Bacon and Assistant U.S. Attorney James Morford said that the home of Jimmy Dimora on Forestwood Drive in Independence was the "headquarters" of the criminal enterprise that Dimora and others were involved in.

They make the argument that Dimora's entire home must be forfeited because of his convictions last week. Defense attorneys are trying to prove that untrue and to save the home for Dimora's family to continue living in.

Prosecutors presented witnesses during the nine-week trial who testified that calls and conversations took place at or from Dimora's home regarding the schemes that Dimora was eventually convicted of last week.

Dimora was also convicted of accepting home improvements inside and outside the home from contractors and businessmen without paying for them and then using his influence as a county commissioner to get them county contracts.

Bacon also said FBI Special Agent Michael Massie will testify during the forfeiture phase regarding the summary charts of the evidence.

Dimora's attorneys Andrea and Bill Whitaker had until 5:30 p.m. Tuesday to produce their own witnesses who would testify that the home was not used as the focal point of the "criminal enterprise" and submit those names to the court.

Possible witnesses include Dimora's wife, Lori, their two sons, Anthony and Joseph, and their daughter Lisa.

Bacon told the court that Dimora had used more than one room in the home from which he ran the criminal enterprise.

She said Dimora held pool parties with other corruption defendants several days a week in the good weather, made calls from different rooms about county business and schemes, had a fax machine where he received faxes relating to county business and had other items of value throughout his property that were proceeds of the schemes.

Prosecutors alleged that nearly everything in Dimora's spacious back yard was supplied free of charge to Dimora from businessmen and contractors, including a Tiki bar, a pizza oven, a large back yard canopy attached to the house and a huge retaining wall.
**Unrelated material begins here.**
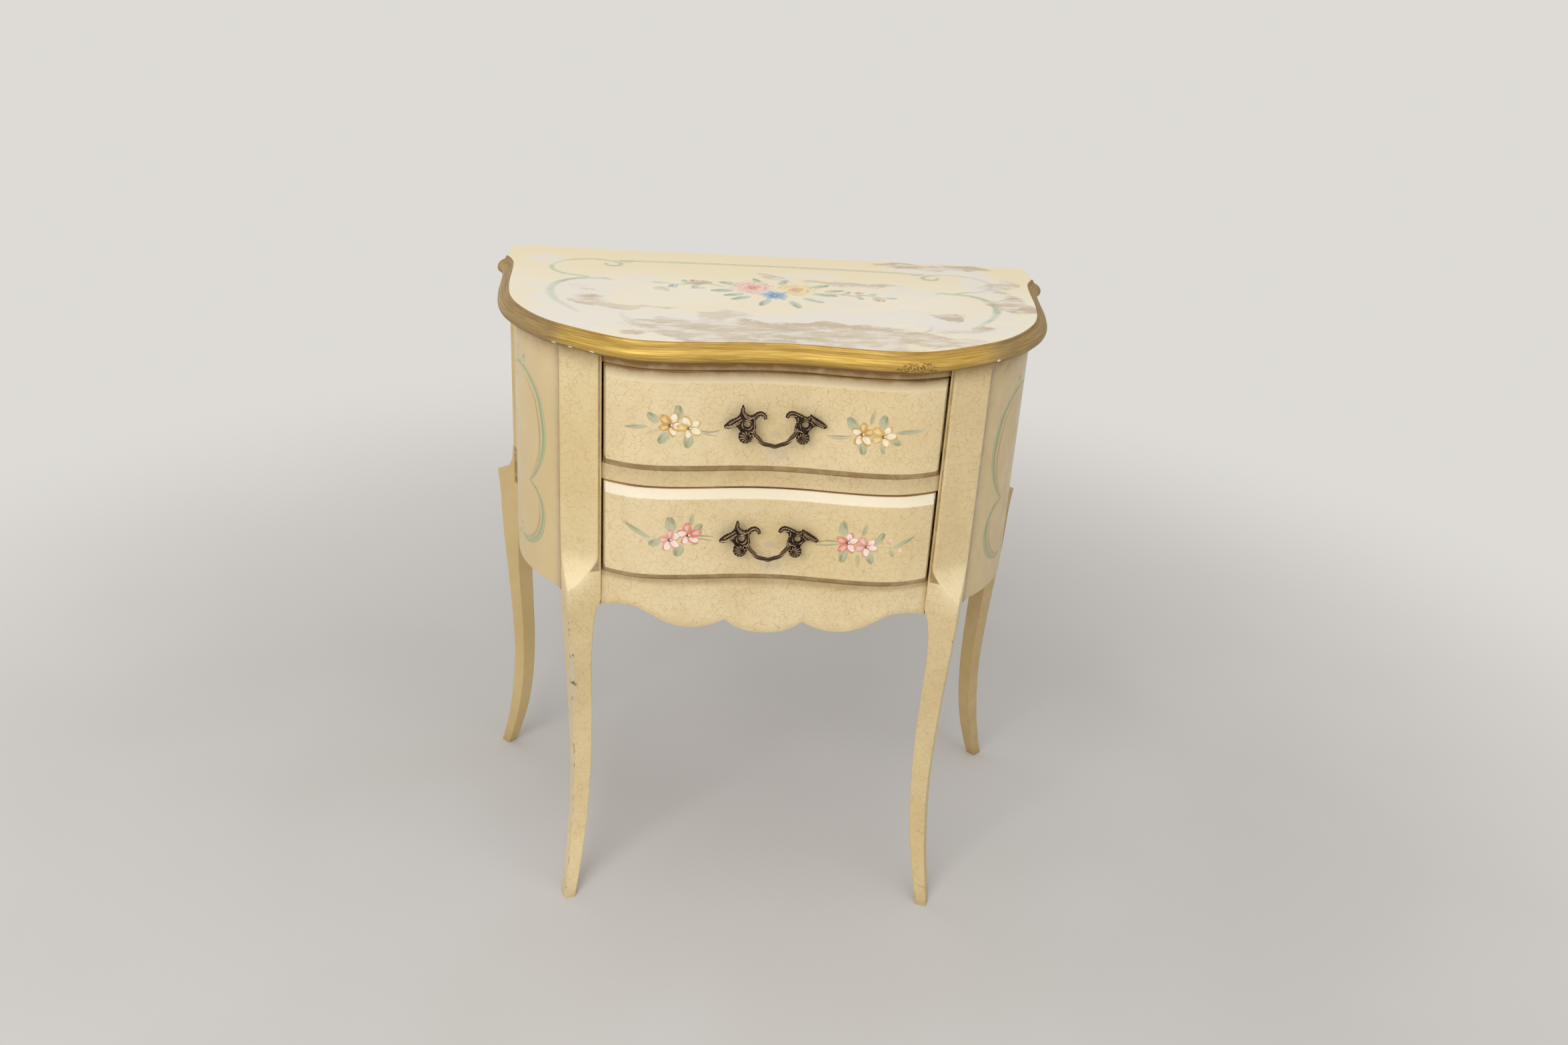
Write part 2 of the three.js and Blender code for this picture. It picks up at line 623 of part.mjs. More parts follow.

Among other things, testimony during the trial also revealed that Dimora received a kitchen refrigerator, granite countertops for the kitchen and two bathrooms, and that the $3,600 Beanie Wells framed football jersey from an auction was found hanging in his basement recreation room.

Testimony during the trial also revealed that Dimora rarely went to his commissioner's office in the Cuyahoga County Administration building except for the Thursdays when the commissioners held their meetings.